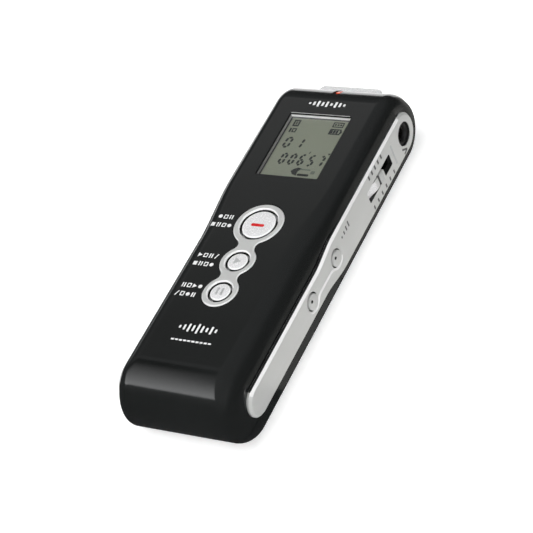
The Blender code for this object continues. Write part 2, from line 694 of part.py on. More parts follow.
def make_display():
    outer = (WINDOW_WIDTH - 0.3, WINDOW_HEIGHT - 0.3)
    inner = (outer[0] - 2.0 * FRAME_WIDTH, outer[1] - 2.0 * FRAME_WIDTH)
    frame_plate("display_bezel", WINDOW_Y, outer, inner, LENS_TOP_Z - LENS_THICK,
                THICKNESS - 0.2, CHROME)
    lens = (inner[0] / 2 - 0.1, inner[1] / 2 - 0.1)
    box("display_lens", (-lens[0], WINDOW_Y - lens[1], LENS_TOP_Z - LENS_THICK),
        (lens[0], WINDOW_Y + lens[1], LENS_TOP_Z), CLEAR, 0.15)
    panel_top = LENS_TOP_Z - LENS_THICK - 0.1
    box("display_panel", (-9.6, WINDOW_Y - 13.2, panel_top - 1.9),
        (9.6, WINDOW_Y + 11.6, panel_top), LCD_GREY)
    box("display_backlight", (-9.3, WINDOW_Y - 10.8, BOARD_Z[1] + 0.15),
        (9.3, WINDOW_Y + 11.4, panel_top - 2.05), WHITE)
    box("zebra_connector", (-9.0, WINDOW_Y - 13.0, BOARD_Z[1] + 0.15),
        (9.0, WINDOW_Y - 11.4, panel_top - 2.05), RUBBER)


def make_record_light():
    """A light pipe that follows the top edge of the front shell, with its LED below it."""
    centre = top_front_centre()
    start, end = LIGHT_PIPE_ARC
    outer = arc(centre, TOP_FRONT_R - 0.15, start, end, 5)
    inner = arc(centre, TOP_FRONT_R - 1.4, end, start, 5)
    prism("record_light_pipe", outer + inner, FACE_RIGHT, -0.55, 0.55, LED_ORANGE)
    box("record_led", (-0.8, 42.2, BOARD_Z[1] + 0.1), (0.8, 43.8, BOARD_Z[1] + 0.8), WHITE, 0.1)


# ---- electronics --------------------------------------------------------------------------------
def make_board():
    board = box("main_board", (-BOARD_X, BOARD_Y[0], BOARD_Z[0]), (BOARD_X, BOARD_Y[1], BOARD_Z[1]),
                BOARD_GREEN)
    for x, y in BOSS_XY:
        cut_bore(board, (x, y, 10.0), BOSS_R + 0.3, 8.0, "Z", 20)
    low = BOARD_Z[0] - 0.1
    box("processor_chip", (-5.0, 29.0, low - 1.2), (5.0, 39.0, low), CHIP_BLACK, 0.1)
    box("flash_chip", (-9.2, 6.0, low - 1.1), (9.2, 18.0, low), CHIP_BLACK, 0.1)
    box("clock_crystal", (6.6, 31.0, low - 2.0), (8.6, 36.0, low), STEEL, 0.3)


def make_jack(name, side):
    """A 3.5 mm socket: a moulded body with a round neck that faces out of the side."""
    body_x = (3.2, 13.9)
    low = (min(side * body_x[0], side * body_x[1]), JACK_Y - 3.0, AXIS_Z - 2.8)
    high = (max(side * body_x[0], side * body_x[1]), JACK_Y + 3.0, AXIS_Z + 2.8)
    jack = box(name, low, high, SATIN_BLACK)
    neck_start = 13.5 if side > 0 else -16.3
    neck = cylinder(name + "_neck", (neck_start, JACK_Y, AXIS_Z), JACK_RIM_R - 0.25, 2.8, "X",
                    None, 32, CUTTERS)
    combine(jack, neck, "UNION")
    bore_start = 4.5 if side > 0 else -20.0
    cut_bore(jack, (bore_start, JACK_Y, AXIS_Z), JACK_BORE_R, 15.5, "X", 28)
    return jack


def make_usb_port():
    half_y = USB_SIZE[0] / 2.0
    half_z = USB_SIZE[1] / 2.0
    mouth_x = -SIDE_X + 0.1
    back_x = mouth_x + USB_DEPTH
    port = box("usb_port", (mouth_x, USB_Y - half_y, AXIS_Z - half_z),
               (back_x, USB_Y + half_y, AXIS_Z + half_z), STEEL)
    wall = 0.35
    cut_box(port, (-FAR, USB_Y - half_y + wall, AXIS_Z - half_z + wall),
            (back_x - 1.8, USB_Y + half_y - wall, AXIS_Z + half_z - wall))
    tongue = box("usb_tongue", (mouth_x + 1.6, USB_Y - 2.6, AXIS_Z - 0.4),
                 (back_x - 1.4, USB_Y + 2.6, AXIS_Z + 0.4), None, collection=CUTTERS)
    combine(port, tongue, "UNION")
    return port


def make_speaker():
    centre = (0.0, SPEAKER_Y, 1.5)
    profile = [(SPEAKER_R, 0.0), (SPEAKER_R, 1.6), (6.0, 2.4), (6.0, 4.0)]
    turned("speaker", centre, profile, "Z", CHIP_BLACK, 36)


# ---- battery bay --------------------------------------------------------------------------------
def make_battery_tray():
    tray = box("battery_tray", (-TRAY_X, TRAY_Y[0], TRAY_Z[0]), (TRAY_X, TRAY_Y[1], TRAY_Z[1]),
               SATIN_BLACK)
    cut_box(tray, (-TRAY_X + TRAY_WALL, TRAY_Y[0] + TRAY_WALL, 0.0),
            (TRAY_X - TRAY_WALL, TRAY_Y[1] - TRAY_WALL, TRAY_Z[1] - 0.5))
    return tray


def make_cell(name, x, turned_over):
    """An AAA cell: a can with a raised positive button at one end."""
    button = 0.8
    profile = [(CELL_R - 0.6, 0.0), (CELL_R, 0.5), (CELL_R, CELL_LENGTH - button - 0.5),
               (CELL_R - 0.6, CELL_LENGTH - button), (1.9, CELL_LENGTH - button),
               (1.9, CELL_LENGTH)]
    if turned_over:
        profile = [(radius, CELL_LENGTH - height) for radius, height in reversed(profile)]
    turned(name, (x, CELL_Y[0], CELL_Z), profile, "Y", CELL_WRAP, 32)


def make_spring(name, x, y_start, y_end):
    """A conical contact spring wound from round wire."""
    turns = 2.5
    steps = 30
    curve = bpy.data.curves.new(name, "CURVE")
    curve.dimensions = "3D"
    curve.bevel_depth = 0.22
    curve.bevel_resolution = 1
    curve.use_fill_caps = True
    spline = curve.splines.new("POLY")
    spline.points.add(steps)
    for k in range(steps + 1):
        share = k / steps
        angle = 2.0 * math.pi * turns * share
        radius = 3.2 - 1.5 * share
        y = y_start + (y_end - y_start) * share
        z = CELL_Z + 1.0 + radius * math.sin(angle)
        spline.points[k].co = (x + radius * math.cos(angle), y, z, 1.0)
    return finish_mesh(name, mesh_from_curve(name, curve), STEEL)


def make_battery_bay():
    make_battery_tray()
    make_cell("battery_cell_left", -CELL_X, False)
    make_cell("battery_cell_right", CELL_X, True)
    wall_low = TRAY_Y[0] + TRAY_WALL
    wall_high = TRAY_Y[1] - TRAY_WALL
    make_spring("battery_spring_left", -CELL_X, wall_low + 0.5, CELL_Y[0] - 0.5)
    make_spring("battery_spring_right", CELL_X, wall_high - 0.5, CELL_Y[1] + 0.5)
    box("contact_plate_left", (-CELL_X - 3.0, wall_high - 0.35, 5.4),
        (-CELL_X + 3.0, wall_high - 0.1, 11.0), STEEL)
    box("contact_plate_right", (CELL_X - 3.0, wall_low + 0.1, 5.4),
        (CELL_X + 3.0, wall_low + 0.35, 11.0), STEEL)


def make_screws():
    for index, (x, y) in enumerate(BOSS_XY, start=1):
        profile = [(SCREW_HEAD_R - 0.2, 0.0), (SCREW_HEAD_R, 0.2), (SCREW_HEAD_R, 0.9),
                   (SCREW_SHAFT_R, 0.9), (SCREW_SHAFT_R, 8.5)]
        screw = turned("case_screw_%d" % index, (x, y, 0.4), profile, "Z", STEEL, 20)
        for half in ((0.9, 0.16), (0.16, 0.9)):
            cut_box(screw, (x - half[0], y - half[1], 0.0), (x + half[0], y + half[1], 0.8))


CAVITY = casing_solid("cavity", WALL, None, CUTTERS, 3)
make_front_shell()
make_back_shell()
make_battery_door()
make_right_trim()
make_left_trim()
make_microphone_head()
make_display()
make_record_light()
make_button_bezel()
make_front_buttons()
make_volume_buttons()
make_slide_switch()
make_jack("headphone_jack", 1)
make_jack("line_in_jack", -1)
make_usb_port()
make_board()
make_speaker()
make_battery_bay()
make_screws()
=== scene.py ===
"""The voice recorder in a plain studio, built round the frame's CAD nodes.

Lengths are in millimetres and are scaled to metres when a mesh is made. The recorder lies on its
back: +Z is the front face, +Y is the microphone end and +X is the side with the headphone jack.
"""
import math

import bmesh
import bpy
from mathutils import Matrix, Vector


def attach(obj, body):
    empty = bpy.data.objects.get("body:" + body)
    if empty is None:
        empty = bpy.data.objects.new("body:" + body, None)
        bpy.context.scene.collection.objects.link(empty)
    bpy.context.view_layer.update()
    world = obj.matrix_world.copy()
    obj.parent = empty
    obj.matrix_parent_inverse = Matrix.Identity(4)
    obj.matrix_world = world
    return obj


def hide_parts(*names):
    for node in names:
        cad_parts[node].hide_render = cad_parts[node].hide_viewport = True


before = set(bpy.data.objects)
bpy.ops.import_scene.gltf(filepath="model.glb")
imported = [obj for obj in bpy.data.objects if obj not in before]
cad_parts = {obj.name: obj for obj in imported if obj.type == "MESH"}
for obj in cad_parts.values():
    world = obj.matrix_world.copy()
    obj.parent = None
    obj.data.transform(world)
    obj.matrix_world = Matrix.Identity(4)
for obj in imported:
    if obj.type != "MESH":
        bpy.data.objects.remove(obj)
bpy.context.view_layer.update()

MM = 0.001
SHARP_ANGLE = math.radians(30.0)    # edges sharper than this stay sharp in smooth shading

# ---- the casing's form, as in the CAD model ----
THICKNESS = 18.8
SIDE_X = 16.3
AXIS_Z = 8.3
BOTTOM_Y = -52.1
TOP_Y = 51.1
END_BACK_R = AXIS_Z
BOTTOM_FRONT_R = THICKNESS - AXIS_Z
TOP_FRONT_R = 9.9
TOP_LEAN = 24.0
BACK_EDGE_R = 2.1
WALL = 1.3
SHELL_SPLIT_Z = 4.5
SEAM = 0.2
FIT = 0.2
DOOR_TOP_Y = -0.2           # upper edge of the battery door
FAR = 80.0                  # further out than any point of the recorder
WAIST_START_Y = 14.0
WAIST_END_Y = -6.0
UPPER_SHOULDER = (12.7, 3.6, 75.0)      # flat half width, radius, swept degrees
LOWER_SHOULDER = (10.6, 5.0, 85.0)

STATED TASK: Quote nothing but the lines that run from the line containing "None, CUTTERS, 3)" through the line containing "for node in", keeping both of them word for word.

ANSWER TO THE TASK:
CAVITY = casing_solid("cavity", WALL, None, CUTTERS, 3)
make_front_shell()
make_back_shell()
make_battery_door()
make_right_trim()
make_left_trim()
make_microphone_head()
make_display()
make_record_light()
make_button_bezel()
make_front_buttons()
make_volume_buttons()
make_slide_switch()
make_jack("headphone_jack", 1)
make_jack("line_in_jack", -1)
make_usb_port()
make_board()
make_speaker()
make_battery_bay()
make_screws()
=== scene.py ===
"""The voice recorder in a plain studio, built round the frame's CAD nodes.

Lengths are in millimetres and are scaled to metres when a mesh is made. The recorder lies on its
back: +Z is the front face, +Y is the microphone end and +X is the side with the headphone jack.
"""
import math

import bmesh
import bpy
from mathutils import Matrix, Vector


def attach(obj, body):
    empty = bpy.data.objects.get("body:" + body)
    if empty is None:
        empty = bpy.data.objects.new("body:" + body, None)
        bpy.context.scene.collection.objects.link(empty)
    bpy.context.view_layer.update()
    world = obj.matrix_world.copy()
    obj.parent = empty
    obj.matrix_parent_inverse = Matrix.Identity(4)
    obj.matrix_world = world
    return obj


def hide_parts(*names):
    for node in names:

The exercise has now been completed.